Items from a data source
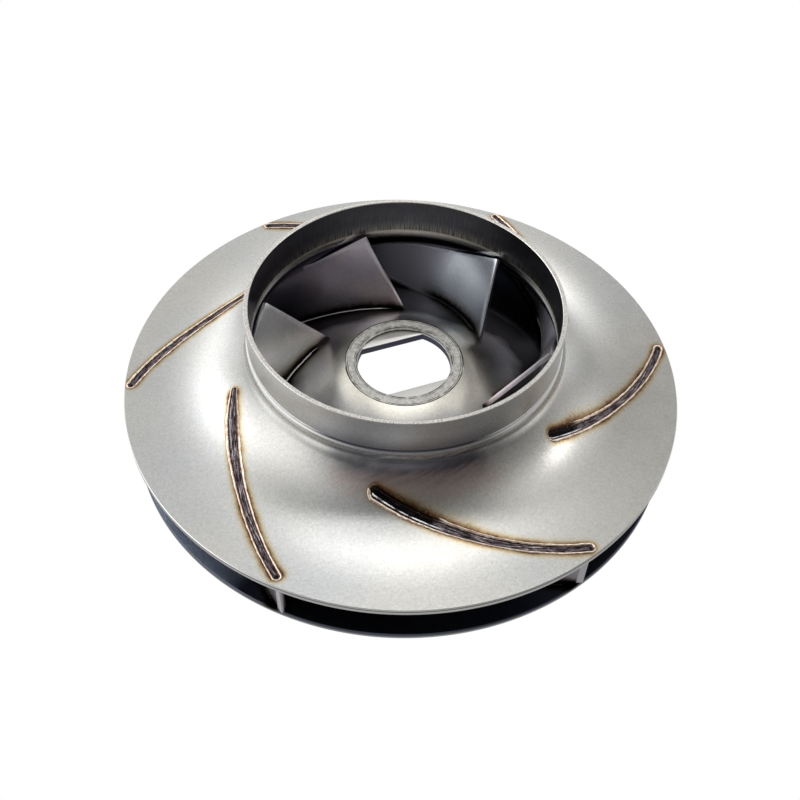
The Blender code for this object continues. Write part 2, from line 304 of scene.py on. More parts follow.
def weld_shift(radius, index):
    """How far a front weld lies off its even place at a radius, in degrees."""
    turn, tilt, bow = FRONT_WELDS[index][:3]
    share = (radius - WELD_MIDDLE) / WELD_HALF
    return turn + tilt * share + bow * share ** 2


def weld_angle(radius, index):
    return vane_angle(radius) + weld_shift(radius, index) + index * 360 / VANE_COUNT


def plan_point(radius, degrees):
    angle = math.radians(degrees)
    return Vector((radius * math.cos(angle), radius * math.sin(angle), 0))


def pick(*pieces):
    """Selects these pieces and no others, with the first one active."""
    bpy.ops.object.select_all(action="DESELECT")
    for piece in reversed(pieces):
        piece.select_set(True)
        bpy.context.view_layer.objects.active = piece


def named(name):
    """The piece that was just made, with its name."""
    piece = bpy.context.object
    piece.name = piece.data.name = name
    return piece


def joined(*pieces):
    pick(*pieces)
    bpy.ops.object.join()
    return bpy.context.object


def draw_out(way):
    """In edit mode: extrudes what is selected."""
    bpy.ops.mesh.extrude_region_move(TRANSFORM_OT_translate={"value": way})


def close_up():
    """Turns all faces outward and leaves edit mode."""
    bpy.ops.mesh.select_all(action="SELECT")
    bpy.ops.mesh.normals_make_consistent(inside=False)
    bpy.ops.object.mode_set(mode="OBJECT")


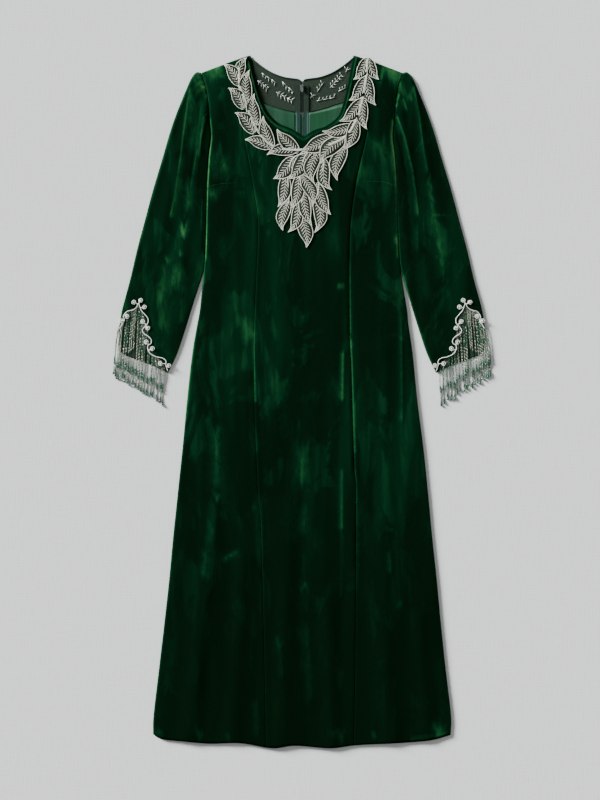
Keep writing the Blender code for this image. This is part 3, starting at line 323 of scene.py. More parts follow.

What is expected
Extract the full listing above without alteration.

Output for this task
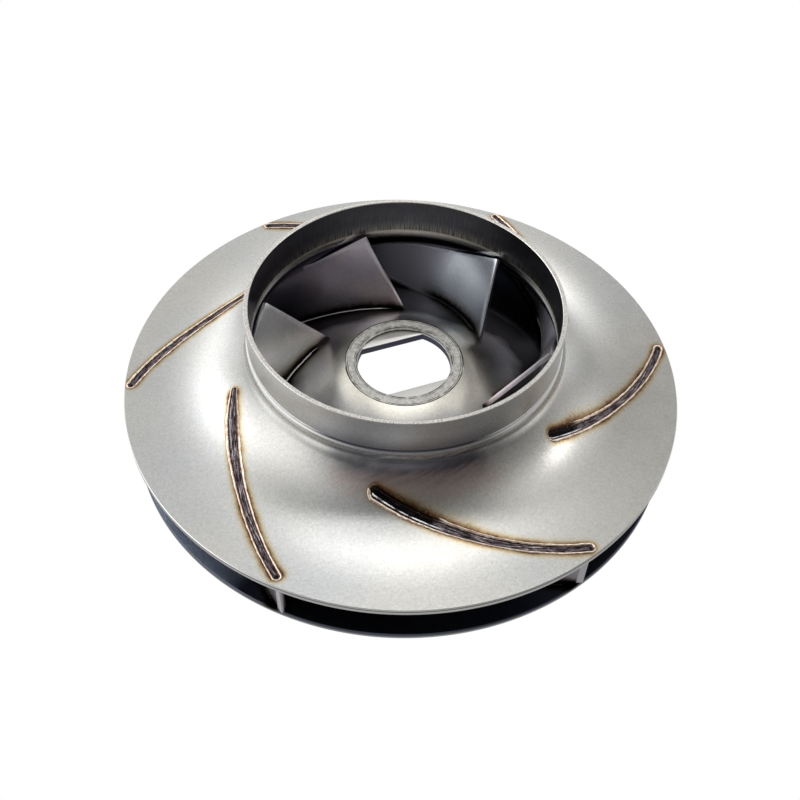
The Blender code for this object continues. Write part 2, from line 304 of scene.py on. More parts follow.
def weld_shift(radius, index):
    """How far a front weld lies off its even place at a radius, in degrees."""
    turn, tilt, bow = FRONT_WELDS[index][:3]
    share = (radius - WELD_MIDDLE) / WELD_HALF
    return turn + tilt * share + bow * share ** 2


def weld_angle(radius, index):
    return vane_angle(radius) + weld_shift(radius, index) + index * 360 / VANE_COUNT


def plan_point(radius, degrees):
    angle = math.radians(degrees)
    return Vector((radius * math.cos(angle), radius * math.sin(angle), 0))


def pick(*pieces):
    """Selects these pieces and no others, with the first one active."""
    bpy.ops.object.select_all(action="DESELECT")
    for piece in reversed(pieces):
        piece.select_set(True)
        bpy.context.view_layer.objects.active = piece


def named(name):
    """The piece that was just made, with its name."""
    piece = bpy.context.object
    piece.name = piece.data.name = name
    return piece


def joined(*pieces):
    pick(*pieces)
    bpy.ops.object.join()
    return bpy.context.object


def draw_out(way):
    """In edit mode: extrudes what is selected."""
    bpy.ops.mesh.extrude_region_move(TRANSFORM_OT_translate={"value": way})


def close_up():
    """Turns all faces outward and leaves edit mode."""
    bpy.ops.mesh.select_all(action="SELECT")
    bpy.ops.mesh.normals_make_consistent(inside=False)
    bpy.ops.object.mode_set(mode="OBJECT")


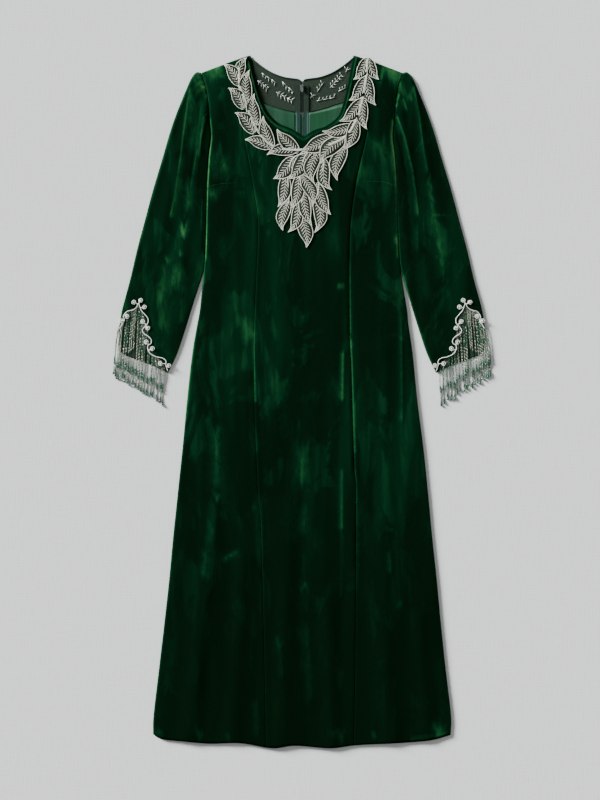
Keep writing the Blender code for this image. This is part 3, starting at line 323 of scene.py. More parts follow.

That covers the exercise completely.